Restate, exactly and only, the lines from the first through the line containing "leaf(e, root, turn".

### Information supplied:
________________________
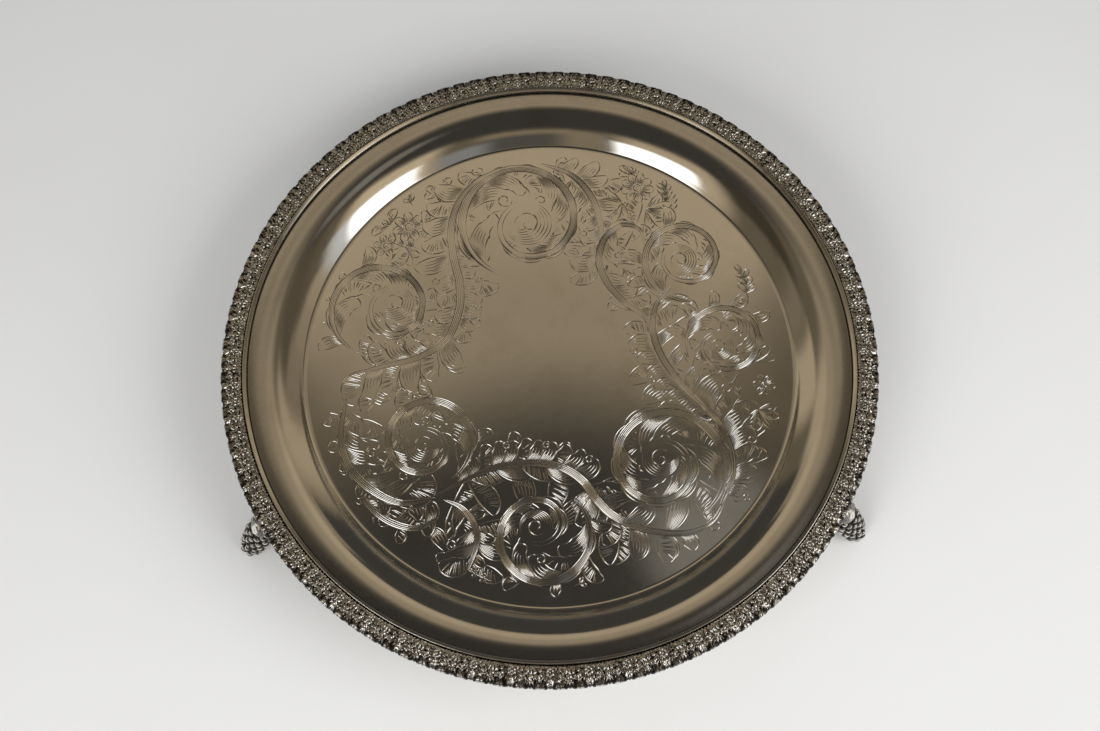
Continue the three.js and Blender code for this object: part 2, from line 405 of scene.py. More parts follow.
def volute(e, centre, eye, outer, inner, start, turn, wind, inside, ribbon, outside=0):
    """A big C-scroll: a ribbon that winds from the outer circle round centre to the inner one round eye.
    turn is 1 where it winds anticlockwise. Lobes spring from its inner edge, and some from its back."""
    sweep = 360 * wind * turn
    n = max(60, int(math.radians(abs(sweep)) * (outer + inner) / 2 / CUT_STEP))
    t = np.linspace(0, 1, n)
    blend = np.clip((t - 0.25) / 0.75, 0, 1)
    blend = blend * blend * (3 - 2 * blend)
    radius = outer + (inner - outer) * blend
    middle = np.array(centre) * (1 - blend[:, None]) + np.array(eye) * blend[:, None]
    line = polar(middle.T, radius, np.radians(start + sweep * t))
    width = turn * ribbon * (1 - 0.55 * t) * np.minimum(1, 5 * t + 0.12)
    end = start + sweep
    curl = spiral(eye, inner * 0.52, inner * 0.12, end - 70 * turn, 400 * turn)
    e.cut(curl, OUTLINE)
    e.cover(curl[:len(curl) * 9 // 10])
    drift = (0.05 * inner * turn, 0.02 * inner)
    crescent(e, eye, inner * 0.97, end - 100 * turn, -215 * turn, drift)
    inner_edge = band(e, line, width, (0.04, 0.8))
    gap = outer - inner
    e.cover_disc(eye, inner * 0.97)
    frond(e, inner_edge, inside, turn, gap * 1.4, 6, 160, 0.46, 0.03, 0.7, -0.75, (leaf, raked, hook))
    frond(e, line, outside, -turn, gap * 1.05, 20, 115, 0.46, 0.02, 0.36, 0.3, (leaf, raked))


def flower(e, centre, radius, petals):
    """A round flower with a ringed eye."""
    e.cut(spiral(centre, radius * 0.22, radius * 0.22, 0, 360), OUTLINE)
    e.cut(spiral(centre, radius * 0.11, radius * 0.08, 0, 360), HATCH)
    e.cover_disc(centre, radius * 0.22)
    for k in range(petals):
        turn = 360 * k / petals
        root = polar(centre, 0.2 * radius, math.radians(turn))
        leaf(e, root, turn - 14, radius * 0.8, 28, radius * 0.5)


def sprig(e, base, heading, length, bend, pairs, size):
    """A thin stem with pairs of small pointed leaves."""
    stem = spine(base, heading, length, bend)
    e.cut(stem, HATCH)
    leaf(e, stem[-1], heading + bend, size, 10, size * 0.4)
    for side in (1, -1):
        frond(e, stem, pairs, side, size, 38, 24, 0.42, 0.15, 1.0, -0.4)


def branch(e, points, width):
    """A tapering stem through a few points, drawn as several lines that run together at both ends."""
    line = smooth_line(points, CUT_STEP)
    t = np.linspace(0, 1, len(line))
    half = width / 2 * np.sin(math.pi * t) ** 0.6
    band(e, beside(line, -half), 2 * half, (0.03, 0.97))
    return line


def engrave_stems(e):
    """The main stems, which lie in front of the leaves that spring from them."""
    low = branch(e, [(-54, -64), (-40, -57), (-27, -51.5), (-10, -49.5), (4, -52), (14, -59), (20, -68),
                     (28, -76), (42, -82), (58, -84), (72, -79), (80, -66)], 3.0)
    left = branch(e, [(-96, -16), (-98, -34), (-94, -49), (-84, -60), (-70, -67), (-54, -65)], 3.2)
    rise = branch(e, [(74, -26), (63, -14), (54, 0), (50, 14), (52, 28), (60, 38)], 3.0)
    inner = branch(e, [(48, 60), (46, 69), (37, 71.5), (29, 65), (25.5, 54), (28, 42), (36, 31), (46, 22),
                       (52, 10)], 3)
    shoulder = branch(e, [(-2, 107), (12, 101), (21, 91), (26, 78), (27, 64), (24, 52)], 3)
    fall = branch(e, [(-18, 106), (-33, 99), (-43, 87), (-47, 72), (-46, 56), (-43, 42), (-43, 28),
                      (-49, 13), (-62, 4), (-78, 0), (-94, -4)], 3.6)
    return low, left, rise, inner, shoulder, fall


def engrave_scrolls(e):
    """The seven big scrolls, clockwise from the top."""
    volute(e, (-12, 75.5), (-9, 73.5), 31.5, 13, 262, -1, 1.42, 11, 4.4)
    volute(e, (68, 51), (65, 52), 21.5, 9, 275, -1, 1.35, 8, 3.2, 5)
    volute(e, (84, 8), (81, 6), 19, 7.5, 200, -1, 1.3, 7, 2.8, 5)
    volute(e, (53.5, -52), (50, -49), 27.5, 9.5, 300, 1, 1.5, 10, 3.8)
    volute(e, (-5, -84), (-8, -79.5), 22.5, 8.5, 50, -1, 1.45, 9, 3.4, 4)
    volute(e, (-57.5, -38), (-60, -40), 21.5, 9, 300, 1, 1.45, 8, 3.4, 2)
    volute(e, (-82, 29), (-74, 32), 24, 10, 250, -1, 1.4, 8, 3.4, 6)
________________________
### Problem solution:
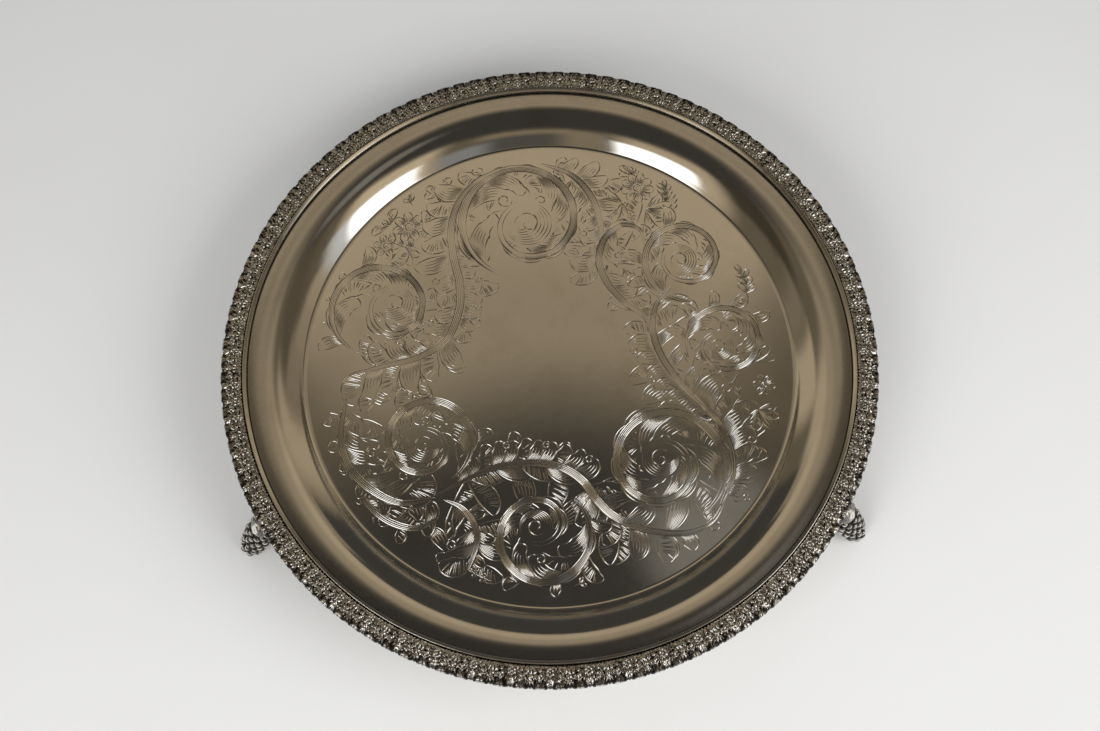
Continue the three.js and Blender code for this object: part 2, from line 405 of scene.py. More parts follow.
def volute(e, centre, eye, outer, inner, start, turn, wind, inside, ribbon, outside=0):
    """A big C-scroll: a ribbon that winds from the outer circle round centre to the inner one round eye.
    turn is 1 where it winds anticlockwise. Lobes spring from its inner edge, and some from its back."""
    sweep = 360 * wind * turn
    n = max(60, int(math.radians(abs(sweep)) * (outer + inner) / 2 / CUT_STEP))
    t = np.linspace(0, 1, n)
    blend = np.clip((t - 0.25) / 0.75, 0, 1)
    blend = blend * blend * (3 - 2 * blend)
    radius = outer + (inner - outer) * blend
    middle = np.array(centre) * (1 - blend[:, None]) + np.array(eye) * blend[:, None]
    line = polar(middle.T, radius, np.radians(start + sweep * t))
    width = turn * ribbon * (1 - 0.55 * t) * np.minimum(1, 5 * t + 0.12)
    end = start + sweep
    curl = spiral(eye, inner * 0.52, inner * 0.12, end - 70 * turn, 400 * turn)
    e.cut(curl, OUTLINE)
    e.cover(curl[:len(curl) * 9 // 10])
    drift = (0.05 * inner * turn, 0.02 * inner)
    crescent(e, eye, inner * 0.97, end - 100 * turn, -215 * turn, drift)
    inner_edge = band(e, line, width, (0.04, 0.8))
    gap = outer - inner
    e.cover_disc(eye, inner * 0.97)
    frond(e, inner_edge, inside, turn, gap * 1.4, 6, 160, 0.46, 0.03, 0.7, -0.75, (leaf, raked, hook))
    frond(e, line, outside, -turn, gap * 1.05, 20, 115, 0.46, 0.02, 0.36, 0.3, (leaf, raked))


def flower(e, centre, radius, petals):
    """A round flower with a ringed eye."""
    e.cut(spiral(centre, radius * 0.22, radius * 0.22, 0, 360), OUTLINE)
    e.cut(spiral(centre, radius * 0.11, radius * 0.08, 0, 360), HATCH)
    e.cover_disc(centre, radius * 0.22)
    for k in range(petals):
        turn = 360 * k / petals
        root = polar(centre, 0.2 * radius, math.radians(turn))
        leaf(e, root, turn - 14, radius * 0.8, 28, radius * 0.5)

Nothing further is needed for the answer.